Some think that the allusion here is to the Roman authority, personified, which had power, after killing the body, to deny it burial, and cast it into Gehenna; or to destroy the life and the body together in Gehenna, by burning alive, which was a mode of punishment practiced in that day on the highest class of offenders. If such was indeed the Savior's allusion, the following paraphrase may well convey the sense of the passage. "I say unto you, my disciples, (for they are the party addressed,) that so long as you are faithful to the objects of the mission on which I now send you, you have nothing to fear from your persecutors, for not a hair of your heads shall perish unpermitted of your Father in heaven. Entertain no fears, therefore, in regard to them: at the most, they can but kill the body. You will in that case die a martyred and honored death; but even this shall not befall you, except by your heavenly Father's permission for your good. Beware, however, that you run not into unlawful excesses; presume not on the divine protection, if you should wantonly transgress the laws of the land, but apprehend the fearful award of the civil magistrate, who, after killing the body, has power to cast it into Gehenna, or (by dooming you to be burnt alive) to destroy the life and body together, in that loathsome place." Peter uses a caution of similar import, to those whom he addresses in his epistles. "Beloved, think it not strange concerning the fiery trial

which is to try you, as though some strange thing happened unto you: but rejoice, inasmuch as ye are partakers of Christ's sufferings; that, when his glory shall be revealed, ye may be glad also with exceeding joy. If ye be reproached for the name of Christ, happy are ye; for the spirit of glory and of God resteth upon you: on their part he is evil spoken of, but on your part he is glorified. But let none of you suffer as a murderer, or as a thief, or as an evil-doer, or as a busy-body in other men's matters. Yet if any man suffer as a christian, let him not be ashamed; but let him glorify God on this behalf." (1. Peter iv. 12-16.) Others again think that Jehovah is alluded to as the object to be feared, not on the ground of his ability to destroy in a hell beyond the grave, (for Gehenna, in that day, was not received in any such sense,) but in reference to his power to involve them in a common destruction with that portion of their countrymen who should obstinately reject the gospel. To me this seems the most probable construction of the text; for Gehenna was associated in the minds of Jews with every thing horrid, loathsome, and abominable. Christ tells the Pharisees that they made their converts "two-fold more the children of Gehenna than themselves;" and James, speaking of the tongue, says, "it is set on fire of Gehenna.” Should we be at a loss to understand a person who should say, that the converts made to such and such principles were made the children of the penitentiary? The meaning, I think, would be sufficiently obvious to us; we should understand it to imply, that they had become fitted, by the evil principles they had imbibed, for such practices as might subject them to the penitentiary. Well, then, as before observed, Gehenna was a place of as great and of as odious notoriety, in that day, as is the prison, or penitentiary in ours; for the former was not only a receptacle for the unburied carcasses of criminals, and the filth and offals from the vast and over-populated city of Jerusalem, but it was also a place of criminal execution. The Jews, it is well known, held themselves polluted if they came in contact with a dead body, and it may well be conceived, therefore, what a horror they entertained in regard to so nauseous and loathsome a place as by all accounts the valley of Hinnom was.

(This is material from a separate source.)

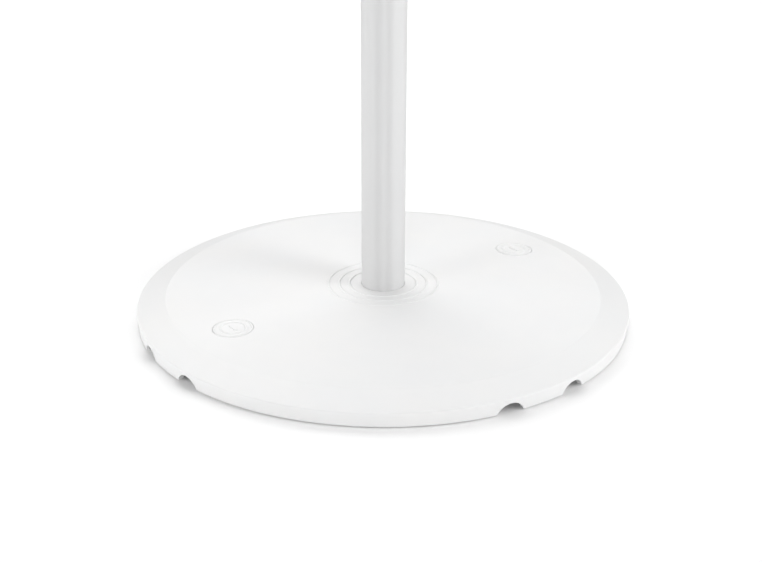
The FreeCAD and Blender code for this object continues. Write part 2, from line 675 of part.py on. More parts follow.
def pole_bush():
    bush = revolved([
        ("spindle_radius + run_clearance", "pole_top - bush_length"),
        ("pole_bore", "pole_top - bush_length"),
        ("pole_bore", "pole_top"),
        ("collar_radius", "pole_top"),
        ("collar_radius", "bush_top"),
        ("spindle_radius + run_clearance", "bush_top"),
    ])
    node("pole_bush", fuse(bush, stop_lug(1, "bush_top")))


# ---------------------------------------------------------------------------------------------------------
# Neck, which pans on the pole
# ---------------------------------------------------------------------------------------------------------
def neck():
    turned = revolved([
        ("duct_radius", "spindle_foot"),
        ("spindle_radius", "spindle_foot"),
        ("spindle_radius", "clip_top - clip_thickness"),
        ("spindle_radius - groove_depth", "clip_top - clip_thickness"),
        ("spindle_radius - groove_depth", "clip_top"),
        ("spindle_radius", "clip_top"),
        ("spindle_radius", "neck_foot"),
        ("collar_radius", "neck_foot"),
        ("collar_radius", "flange_top - flange_chamfer"),
        ("collar_radius - flange_chamfer", "flange_top"),
        ("post_radius", "flange_top"),
        ("post_radius", "hinge_level"),
        ("duct_radius", "hinge_level"),
    ])
    barrel = cylinder("barrel_radius", "2*barrel_half", ("-barrel_half", 0, "hinge_level"), ALONG_X)
    lug = stop_lug(-1, "neck_foot - lug_height")
    duct_end = "hinge_level - barrel_radius + cut_overrun"
    duct = cylinder("duct_radius", f"{duct_end} - spindle_foot", (0, 0, "spindle_foot"))
    bearing = "axle_radius + run_clearance"
    axle_hole = cylinder(bearing, "2*barrel_half", ("-barrel_half", 0, "hinge_level"), ALONG_X)
    entry = cylinder("entry_radius", "post_radius + cut_overrun", (0, 0, "entry_level"), ALONG_Y)
    node("neck", cut(fuse(turned, barrel, lug), duct, axle_hole, entry))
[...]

It is worthy of remark, that neither Christ nor his apostles ever used the word Gehenna except when addressing Jews: to Gentiles the reference would have been unintelligible. Paul, VOL. I.-Y

who calls himself "the apostle to the Gentiles," never once used it, nor any other term answering to the modern idea of hell. It is somewhat singular-nay, it is very remarkable, that while all other nations had their respective hells, the Jews, who were especially instructed in religion by Jehovah, for the space of 2000 years, were without any ideas on the subject! Should not this fact alone suffice to prove, that the doctrine of a region of suffering beyond death is fabulous?-that it is of heathen origin? and that it has no true and proper connexion with a religion revealed from heaven?

It is probable that the idea of a hell was first taken from those gloomy dungeons, which earthly tyrants have, in all ages and countries, employed as the instruments of their ambition or revenge; hence, with the idea of hell are usually associated the dismal and heart-sickening imagery belonging to such places as the Bastile of France, the Black-hole of Calcutta, and the Inquisition of Spain or Goa; dungeons, chains, racks, torturing implements, darkness, feverish thirst, groans, shrieks, blasphemies, burning, suffocation, desperation, despair, all these start up in connection with that direful word, which has given to priests their magic power over the souls of men, and which has caused man to start back with horror from the contemplation of that futurity which has been opened to him in the gospel as an object of joyful hope.

In this branch of our general subject it is a high satisfaction to us, that we have the judgments of all, of all sects, both Jew and christian, in perfect coincidence relative to the radical and primary meaning of Gehenna; all agree that it comes from the two Hebrew words Gia and Hinnom, literally signifying the valley of Hinnom. On this point there is no dispute. It is assumed, indeed, that it came by accommodation to be applied to a hell beyond this life; but it surely ought not to be expected that an assumption of such magnitude will be admitted without the most substantial evidence; and none such, so far as I can learn, has ever been produced, nor do I believe it can be.

Critics are also agreed, as before observed, relative to sheol and hades, and even our English hell. These things must be kept in mind by the reader, for they are of great moment in their bearing upon the settlement of the great question before us, relative to the truth or falsity of universalism.